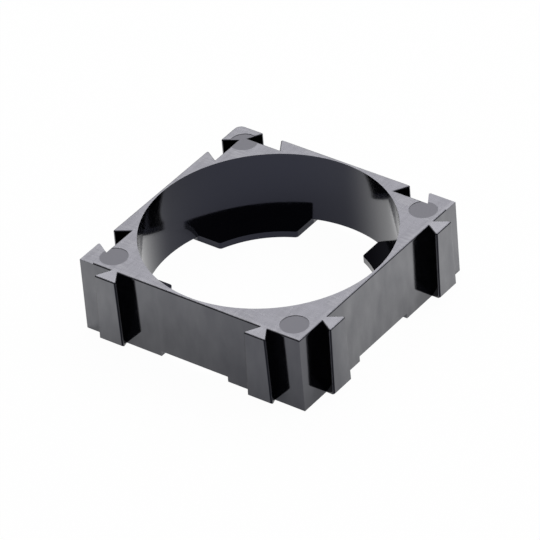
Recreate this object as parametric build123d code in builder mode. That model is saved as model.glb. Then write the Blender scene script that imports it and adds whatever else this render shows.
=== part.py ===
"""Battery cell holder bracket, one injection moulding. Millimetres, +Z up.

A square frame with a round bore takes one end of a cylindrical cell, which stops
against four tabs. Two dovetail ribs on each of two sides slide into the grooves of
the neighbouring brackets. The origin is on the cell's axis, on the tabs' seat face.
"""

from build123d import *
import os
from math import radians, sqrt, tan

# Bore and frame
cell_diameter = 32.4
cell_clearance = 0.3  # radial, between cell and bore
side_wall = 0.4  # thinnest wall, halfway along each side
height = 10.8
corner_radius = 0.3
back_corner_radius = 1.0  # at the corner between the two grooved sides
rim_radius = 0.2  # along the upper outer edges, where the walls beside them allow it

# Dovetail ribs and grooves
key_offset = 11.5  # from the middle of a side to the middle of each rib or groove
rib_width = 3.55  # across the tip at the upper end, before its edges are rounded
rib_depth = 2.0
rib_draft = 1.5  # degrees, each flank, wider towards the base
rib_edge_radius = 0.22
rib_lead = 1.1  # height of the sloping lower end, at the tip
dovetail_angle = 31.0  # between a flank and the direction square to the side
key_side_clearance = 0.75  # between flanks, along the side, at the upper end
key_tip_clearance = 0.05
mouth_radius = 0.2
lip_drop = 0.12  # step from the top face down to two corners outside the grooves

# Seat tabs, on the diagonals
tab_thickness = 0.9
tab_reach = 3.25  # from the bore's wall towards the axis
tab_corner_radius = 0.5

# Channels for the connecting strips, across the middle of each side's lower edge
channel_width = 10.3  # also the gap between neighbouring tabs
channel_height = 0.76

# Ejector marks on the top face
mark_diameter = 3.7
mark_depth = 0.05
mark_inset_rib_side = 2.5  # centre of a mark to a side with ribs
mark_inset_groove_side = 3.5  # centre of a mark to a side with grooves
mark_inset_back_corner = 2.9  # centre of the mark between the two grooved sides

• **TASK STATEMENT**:
Give back the listing exactly, please, from its first line to the line containing "rim_radius = 0.2", inclusive, and nothing past that line.

• **TASK RESPONSE**:
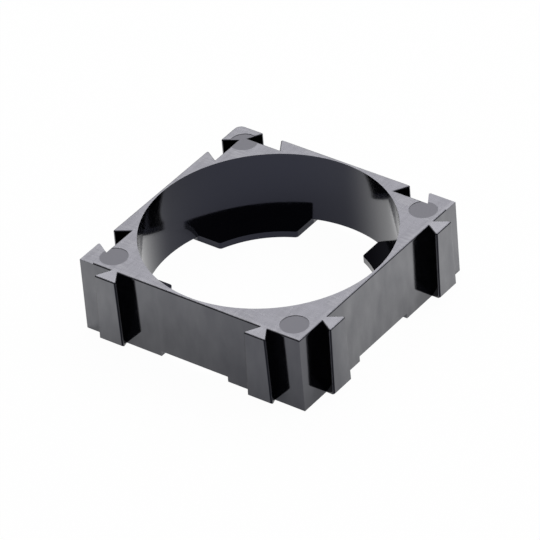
Recreate this object as parametric build123d code in builder mode. That model is saved as model.glb. Then write the Blender scene script that imports it and adds whatever else this render shows.
=== part.py ===
"""Battery cell holder bracket, one injection moulding. Millimetres, +Z up.

A square frame with a round bore takes one end of a cylindrical cell, which stops
against four tabs. Two dovetail ribs on each of two sides slide into the grooves of
the neighbouring brackets. The origin is on the cell's axis, on the tabs' seat face.
"""

from build123d import *
import os
from math import radians, sqrt, tan

# Bore and frame
cell_diameter = 32.4
cell_clearance = 0.3  # radial, between cell and bore
side_wall = 0.4  # thinnest wall, halfway along each side
height = 10.8
corner_radius = 0.3
back_corner_radius = 1.0  # at the corner between the two grooved sides
rim_radius = 0.2  # along the upper outer edges, where the walls beside them allow it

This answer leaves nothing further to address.